Last is piece 4. This is the hard part. Set a level along piece 1, and clamp piece 4 into place so that the bubble is level. Pre-drill the holes with a countersinking bit, two screws at each end. Start the screws by hand with a screwdriver since the impact driver tends to rattle things out of alignment. Check for level again once all the screws are driven in.
At this point, the support should be able to handle an average adult's weight. Go ahead - sit on it! If it feels unstable, fix it now before it's too late...
Complete the other supports in this way, always measuring for level.
Step 7: Preparing the Desk Top
I bought the 4x8 sheet of plywood and cut it myself, since I needed a shape they couldn't (or wouldn't?) easily cut for me at the store. But by all means; if all you need is an 8x3 section (or whatever) definitely have the store cut it for you - they typically have either a large table saw or panel saw and will do a small number of cuts on the spot for free.
Measure out the cut lines using a tape measure and straight edge. I cut the plywood using a jigsaw and got pretty good results - you could also use a circular saw. For lack of a better place to do the work, I simply laid some scrap 2x4s in the driveway and cut right on the ground. Before you do this, make sure the blade height is set so that it won't touch the ground!!
After cutting, I drilled several cable access holes using a 2.25" hole saw. Before drilling these holes, make sure you measure out where the cantilever supports are. Otherwise, you may end up with a hole right over a support! Also make sure the edge of the hole is at least 1.5" from the edge of the desk top, to avoid overlapping the horizontal support beam. Drill as many holes as you think you'll need - then add an extra just in case.
There are a few ways of finishing the edge of the table. You could give it a quick sand to remove any splinters, or you could apply some wood trim or a strip of veneer. I knew my wife would be working with textiles, which tend to snag on sharp corners. So, I decided to round over the edges with a router. I used a 1/4" roundover bit on both the top and bottom of the table on all the outer edges, as well as the cable access holes.
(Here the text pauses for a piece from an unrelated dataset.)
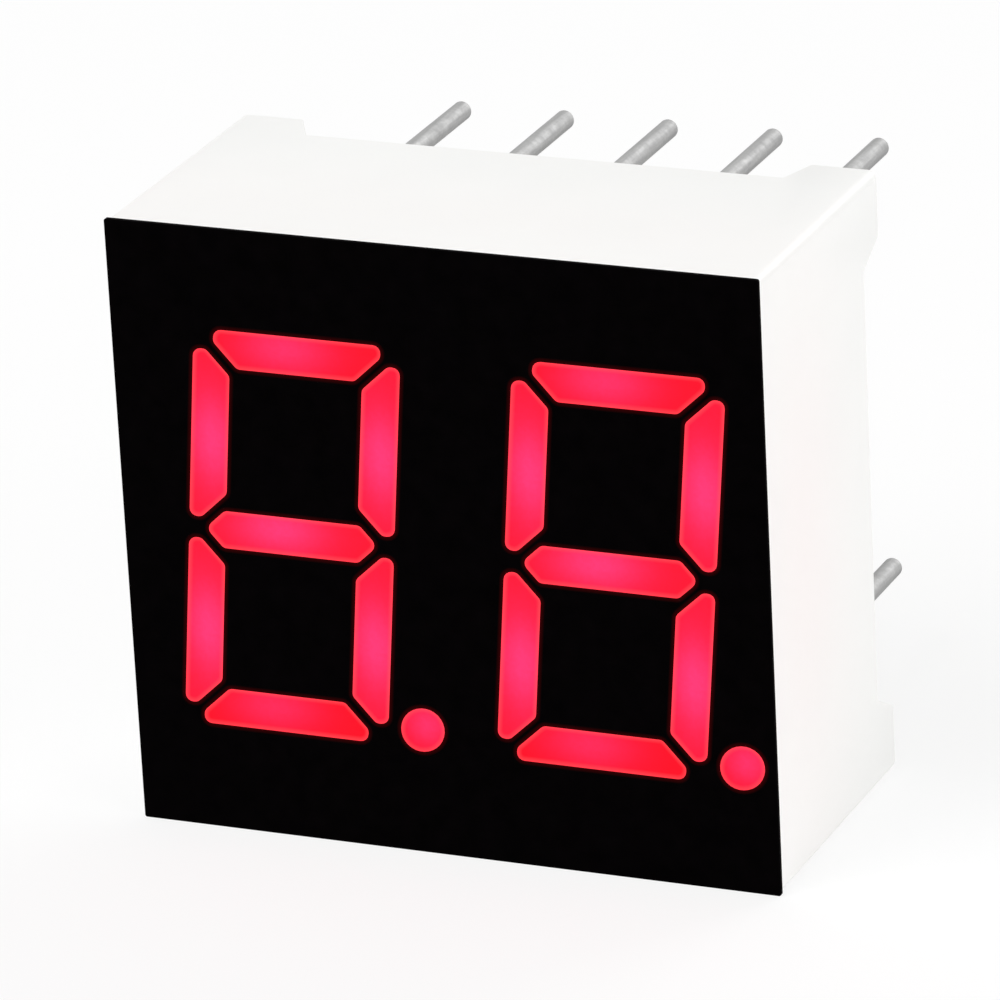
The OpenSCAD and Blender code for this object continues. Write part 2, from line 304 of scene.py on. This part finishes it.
def blackInk():
    material, tree, shader = newMaterial("black_ink")
    place = millimetres(tree)
    grain = noise(tree, place, faceInk["grain"])
    patches = spread(tree, noise(tree, place, faceInk["patches"]), 0, 1)
    pale = [value * faceInk["pale"] for value in faceInk["colour"]]
    setInputs(tree, shader, {
        "Base Color": blendColours(tree, patches, faceInk["colour"], pale),
        "Roughness": spread(tree, grain, *faceInk["roughness"]),
        "Specular IOR Level": faceInk["specular"],
        "Normal": bump(tree, grain, faceInk["relief"]),
        # painted glow: the ink beside the windows is given a faint red emission
        "Emission Color": blendColours(tree, nearBorder(tree), (0, 0, 0), faceInk["paintedHalo"]),
        "Emission Strength": 1.0,
    })
    return material


def makeFilm(material):
    bm = mergedCopy("face_film")
    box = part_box("face_film")

    def atSide(vert):
        return fromSide(vert, box) < faceInk["margin"]

    def atFront(face):
        return face.normal.y < -facing

    front = [face for face in bm.faces if atFront(face)]
    outer = []
    for edge in bm.edges:
        onBorder = sum(atFront(face) for face in edge.link_faces) == 1
        if onBorder and all(atSide(vert) for vert in edge.verts):
            outer.append(edge)
    # the outer edge is opened for a moment, so that the rings are made round the windows alone
    bmesh.ops.split_edges(bm, edges=outer)
    border = insetRings(bm, front, faceInk["haloWidth"], 0, faceInk["haloSteps"])
    bmesh.ops.remove_doubles(bm, verts=bm.verts, dist=hair)
    for vert in bm.verts:
        if atSide(vert):
            vert[border] = 0
    newPiece("printed_face", bm, material, "face_film")


makeFilm(blackInk())
print("face done")


# lit resin of the segments and points

litResin = {
    "base": (0.35, 0.001, 0.004),
    "unlit": (1.0, 0.0, 0.0),  # what the glow's colour starts from
    "hot": (1.0, 0.0425, 0.187),  # in the middle of the glow
    "kinds": {  # reach of the glow and its shift from the chip, right and up in mm, and its even share
        "flat": {"reach": (1.0, 0.5), "lean": (-0.08, 0.12), "even": 0.17},
        "upright": {"reach": (0.5, 1.0), "lean": (0.05, 0.04), "even": 0.215},
        "point": {"reach": (0.45, 0.45), "lean": (0.6, 0.32), "even": 0.215},
    },
    "kindOf": {"a": "flat", "d": "flat", "g": "flat", "point": "point"},  # the others are upright
    "bright": {"a": 0.7, "d": 0.52, "g": 0.96, "point": 0.7},  # where it isn't full
    "rim": (1.0, 0.1, 0.12),  # light thrown back by the walls of the well
    "rimWidth": 0.11 * mm,
    "rimShare": 0.5,
    "sink": 0.02 * mm,  # how far the resin shrank below the face as it set
    "steps": 3,
    "grain": (11.0, 2, 0.6),
    "speckle": (0.93, 1.07),  # the glow of the dimmest and the brightest specks
    "roughness": (0.4, 0.6),
    "specular": 0.06,
}


def glowingResin(side, letter):
    material, tree, shader = newMaterial("lit_resin_" + side + "_" + letter)
    low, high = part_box(side + "_die_" + letter)
    kind = litResin["kinds"][litResin["kindOf"].get(letter, "upright")]
    right, up = kind["lean"]
    centre = (low + high) / 2 + Vector((right, 0, up)) * mm
    reachX, reachZ = kind["reach"]
    glow = glowAround(tree, centre, (reachX, 0, reachZ))
    grain = noise(tree, millimetres(tree, centre), litResin["grain"])
    speckle = spread(tree, grain, *litResin["speckle"])
    strength = calc(tree, "MULTIPLY", spread(tree, glow, kind["even"], 1, 0, 1), speckle)
    strength = calc(tree, "MULTIPLY", strength, litResin["bright"].get(letter, 1.0))
    colour = blendColours(tree, strength, litResin["unlit"], litResin["hot"])
    rim = calc(tree, "MULTIPLY", nearBorder(tree), litResin["rimShare"])
    setInputs(tree, shader, {
        "Base Color": opaque(litResin["base"]),
        "Roughness": spread(tree, speckle, *litResin["roughness"], *litResin["speckle"]),
        "Specular IOR Level": litResin["specular"],
        "Emission Color": blendColours(tree, rim, colour, litResin["rim"]),
        "Emission Strength": 1.0,
    })
    return material


def makeCasting(side, letter):
    node = side + ("_point" if letter == "point" else "_segment_" + letter)
    bm = mergedCopy(node)
    front = [face for face in bm.faces if face.calc_center_median().y < faceY + hair]
    insetRings(bm, front, litResin["rimWidth"], litResin["sink"], litResin["steps"])
    newPiece(node + "_casting", bm, glowingResin(side, letter), node)


for side, letter in wells:
    makeCasting(side, letter)
print("lit resin done")


# board, chips, wires and solder behind the resin

board = {
    "colour": (0.07, 0.2, 0.09),
    "weave": (0.1, 0.26, 0.12),
    "threads": 14.0,  # of the glass cloth, in radians a millimetre
    "copper": (0.9, 0.62, 0.4),
    "padRise": 0.005 * mm,  # what stands out of the board by more than this is a pad
    "patches": (6.0, 2, 0.5),
    "relief": (0.004 * mm, 0.4),
    "roughness": (0.3, 0.5),
}

chip = {
    "colour": (0.75, 0.3, 0.25),
    "dark": (0.35, 0.33, 0.36),
    "grain": (40.0, 2, 0.5),
    "roughness": (0.25, 0.45),
}

bondWire = {
    "colour": (0.95, 0.7, 0.3),
    "dark": 0.9,  # share of the colour that the darkest patches keep
    "grain": (60.0, 4, 0.6),
    "relief": (0.003 * mm, 0.5),
    "roughness": (0.17, 0.33),
}

solder = {
    "colour": (0.68, 0.67, 0.65),
    "dark": 0.8,
    "grain": (12.0, 4, 0.6),
    "relief": (0.003 * mm, 0.5),
    "roughness": (0.22, 0.38),
}


def boardMaterial():
    material, tree, shader = newMaterial("board_laminate")
    place = millimetres(tree)
    along = addNode(tree, "ShaderNodeSeparateXYZ", {0: place}).outputs
    warp = calc(tree, "SINE", calc(tree, "MULTIPLY", along["X"], board["threads"]))
    weft = calc(tree, "SINE", calc(tree, "MULTIPLY", along["Z"], board["threads"]))
    weave = spread(tree, calc(tree, "MULTIPLY", warp, weft), 0, 1, -1, 1)
    green = blendColours(tree, weave, board["colour"], board["weave"])
    onPad = calc(tree, "LESS_THAN", along["Y"], (boardFrontY - board["padRise"]) / mm)
    setInputs(tree, shader, {
        "Base Color": blendColours(tree, onPad, green, board["copper"]),
        "Metallic": onPad,
        "Roughness": spread(tree, noise(tree, place, board["patches"]), *board["roughness"]),
        "Normal": bump(tree, weave, board["relief"]),
    })
    return material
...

The last step is to sand the desk top. The veneered surface will likely be very smooth already; it may not need sanding at all! But you will probably want to sand the cut edges a bit to remove and splinters or burrs. I started by sanding the edges with a small handheld random orbit sander. I sanded the cable access holes by hand. Finally, I sanded the desk surface itself with a 5" random orbit sander.
If you like, you may paint or stain the table surface now. If you're using a particularly smelly stain, or have any other reason why it would be better to paint the table top outside of the room it will eventually be in, by all means do so at this point!
Step 8: Paint the Supports
It is much, much easier to paint the supports before the table top is mounted. Of course, painting the supports is completely optional. If you used nicer wood than construction-grade lumber, or if you like the look, or don't really care either way, you can skip this step.
To paint the supports, I used inexpensive "self-priming" door & trim paint. The colour (uhhh... white) was chosen to match the existing trim. This part is fiddly, and watch out for paint drips! There are lots of corners and recesses where the paint can pool and drip. Add as many coats as you like until you achieve the finish you want. Two coats should be enough in almost all cases.
Step 9: Mount the Desk Top
Once the paint on the supports is dry, the table top can be mounted!
Drag in those big pieces of plywood and dry-fit them to make sure everything lines up OK. If your desk top is in multiple pieces, attach the largest piece first. Line it up flush against the wall. If possible, clamp it down to keep it from shifting while you work (or inevitably smack your head as you crawl underneath).
Tip: If you have clamps whose jaws can be removed, you can run the bar through a cable access hole and reattach the jaw on the other side of the desk surface. Then, clamp the desk top to the support beam!
The L-brackets are used to attach the desk top to the horizontal support beam. I spaced them between the cantilever supports. Start in the middle and work outward; first attaching the bracket to the support beam and then to the table top. You may want to use a center-punch to mark the holes and give the screw a nice little hole to dig into.
Once the L-brackets are in place, drive 2" screws through the cantilever support beam and into the desk top. Again, it's probably a good idea to pre-drill these holes with a countersink bit. I used two screws per support beam; one near the outside edge of the desk top and one near the wall.
The L-shaped desk that I built was made in two pieces. Unfortunately the two pieces were out of vertical alignment by about a quarter-inch. After attaching the two pieces to their individual support beams, I clamped them together to bring them into alignment. I then screwed on a pair of flat support braces to permanently hold the pieces together.
Well! Nearly done. The desk should easily support the weight of an adult or two. I proudly jumped up and down on the desk to prove it. So did my kids. I hope they don't think they're allowed to do this all the time...
Step 10: Paint the Desk Top
If you've already painted the desk top, skip this step. You're done! Go and put stuff on it and enjoy your new desk.
I decided to paint the desk top after mounting it. I first masked along the wall to prevent paint from getting where it shouldn't be (ie. the freshly painted walls.) Then I applied two coats of the finest door and trim paint they had at the hardware store. Apparently it's enhanced with urethane or something. As long as it's sturdy and can resist wear I'm happy!
Wait a while before putting anything on the desk. Often the paint feels dry to the touch, but is still wet underneath. Setting something heavy on the paint before it is dry may result in permanent marks.
Well that's pretty much it! The entire construction of the desk as pictured took about two days of work (16 hours), including painting. It's solid as a rock, supports a ton of weight, and ended up costing only about $120 including the paint.